------ Source excerpt ------

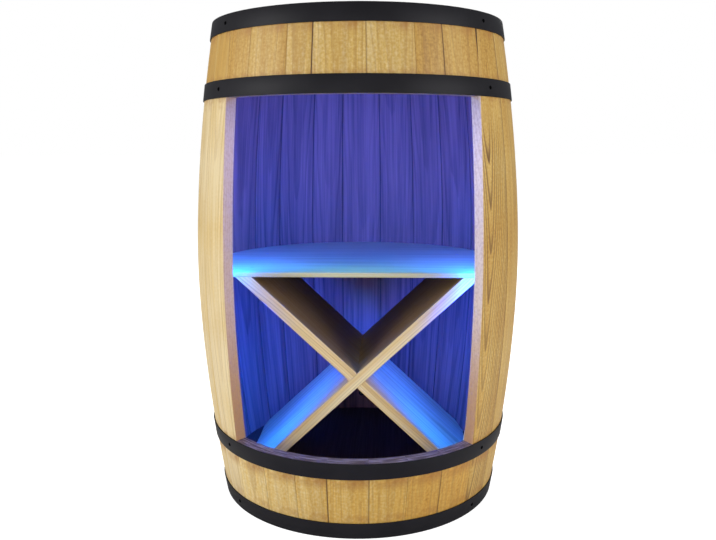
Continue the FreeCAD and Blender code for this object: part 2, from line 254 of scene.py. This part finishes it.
# %% Shape of the barrel
barrel_height = 0.8
belly_radius = 0.2786
end_radius = 0.2398
bend_power = 1.79
stave_thickness = 0.02
joint_gap = 0.0003
opening_low = 0.131
opening_high = 0.675
opening_half_angle = 45.2  # degrees, at the belly
opening_flare = 4.0  # the opening is wider by this angle at the barrel's ends
opening_lean = 1.0  # the side cuts are wider by this angle on the inside of the staves
hoop_width = 0.027
hoop_lows = {"top_hoop": 0.773, "upper_hoop": 0.675, "lower_hoop": 0.104, "bottom_hoop": 0.0}
end_hoop_middle = 0.3865  # from the barrel's middle, as the next two are
inner_hoop_middle = 0.2855  # the mean of the upper and the lower hoop's
head_outside = (0.372, 0.368)  # the dark inside, darker wood with painted shade, ends between these
dark_inside_depth = (0.016, 0.019)  # how deep in a stave the dark inside begins
stave_count = 17
stave_widths = [1.0, 1.14, 0.9, 1.06, 0.88, 1.1, 0.96]  # repeated round the barrel


def outer_radius(height):
    """Outside of the staves; a number or a wire."""
    from_middle = abs(height * (2 / barrel_height) - 1)
    return belly_radius - (belly_radius - end_radius) * from_middle**bend_power


def opening_angle(height, depth):
    """Half angle of the opening in degrees at a depth in the wood; numbers or wires."""
    from_middle = height * (2 / barrel_height) - 1
    flare = opening_flare * (from_middle * from_middle)
    return opening_half_angle + flare + depth * (opening_lean / stave_thickness)


widths = [stave_widths[index % len(stave_widths)] for index in range(stave_count)]
degrees_per_width = (360 - 2 * opening_half_angle) / sum(widths)
full_joints = [opening_half_angle]
for width in widths:
    full_joints.append(full_joints[-1] + width * degrees_per_width)
print("joints between the full staves", [round(angle, 1) for angle in full_joints])

# %% [markdown]
# ## The finish of a stave
#
# Outside, a stave is softwood that was brushed, stained honey and oiled. Its grain is fine and
# flecked. It is a little darker beside the hoops, partly darker wood in patches and partly painted
# shade at the hoops' edges, and dirt sits in its joints. Between the heads the inside is darker
# brown wood with painted shade of the deep cavity on it, and beyond them it is stained like the
# outside. Where the opening was cut, the saw left clean, pale wood; the right cut face is painted
# lighter and the left one darker, as painted light from the left. One recipe makes all of these
# from where a point is: how deep, how far from the joints and how high. Each stave then gets its
# own tone, seed and joint strengths, because no two planks are alike.

# %% Stave finish
honey_stops = [
    (0.0, tint(236, 216, 170)),
    (0.2, tint(227, 200, 140)),
    (0.45, tint(212, 176, 98)),
    (0.75, tint(196, 151, 68)),
    (1.0, tint(164, 118, 46)),
]
low_honey_stops = [  # the lower short staves took more stain
    (0.0, tint(238, 214, 156)),
    (0.2, tint(230, 198, 124)),
    (0.45, tint(220, 176, 84)),
    (0.75, tint(206, 152, 58)),
    (1.0, tint(172, 118, 38)),
]
# Sawn wood of the opening's two sides: the right face is painted lighter and the left one darker,
# as painted light from the left.
cut_wood_lit_and_shaded = {"left": tint(206, 174, 154), "right": tint(230, 208, 186)}
above_opening = (0.68, 0.705)  # heights between which a top tone comes in
arches_fade = (0.67, 0.58)  # heights between which the long arches fade out
raw_fade = 0.002  # how far past the opening's ends the raw wood fades out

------

### Exercise brief
Your output must be the lines of the material above, from the first through the line that contains "return opening_half_angle +", copied exactly. Include both endpoints and nothing else.

### Output for this exercise
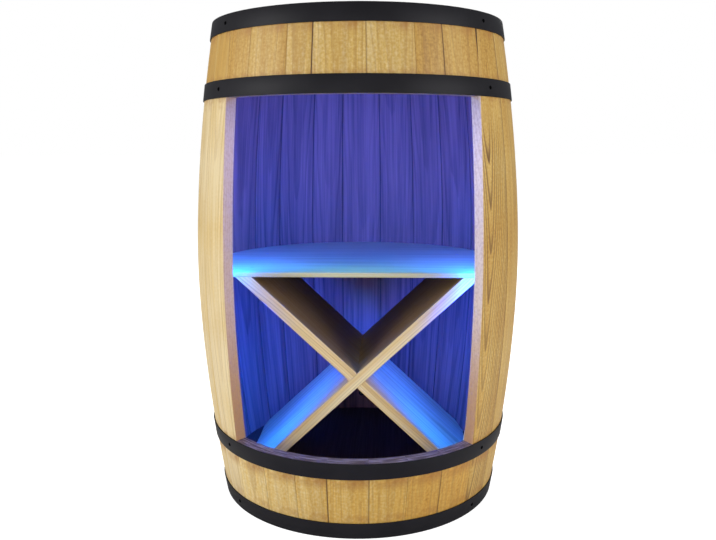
Continue the FreeCAD and Blender code for this object: part 2, from line 254 of scene.py. This part finishes it.
# %% Shape of the barrel
barrel_height = 0.8
belly_radius = 0.2786
end_radius = 0.2398
bend_power = 1.79
stave_thickness = 0.02
joint_gap = 0.0003
opening_low = 0.131
opening_high = 0.675
opening_half_angle = 45.2  # degrees, at the belly
opening_flare = 4.0  # the opening is wider by this angle at the barrel's ends
opening_lean = 1.0  # the side cuts are wider by this angle on the inside of the staves
hoop_width = 0.027
hoop_lows = {"top_hoop": 0.773, "upper_hoop": 0.675, "lower_hoop": 0.104, "bottom_hoop": 0.0}
end_hoop_middle = 0.3865  # from the barrel's middle, as the next two are
inner_hoop_middle = 0.2855  # the mean of the upper and the lower hoop's
head_outside = (0.372, 0.368)  # the dark inside, darker wood with painted shade, ends between these
dark_inside_depth = (0.016, 0.019)  # how deep in a stave the dark inside begins
stave_count = 17
stave_widths = [1.0, 1.14, 0.9, 1.06, 0.88, 1.1, 0.96]  # repeated round the barrel


def outer_radius(height):
    """Outside of the staves; a number or a wire."""
    from_middle = abs(height * (2 / barrel_height) - 1)
    return belly_radius - (belly_radius - end_radius) * from_middle**bend_power


def opening_angle(height, depth):
    """Half angle of the opening in degrees at a depth in the wood; numbers or wires."""
    from_middle = height * (2 / barrel_height) - 1
    flare = opening_flare * (from_middle * from_middle)
    return opening_half_angle + flare + depth * (opening_lean / stave_thickness)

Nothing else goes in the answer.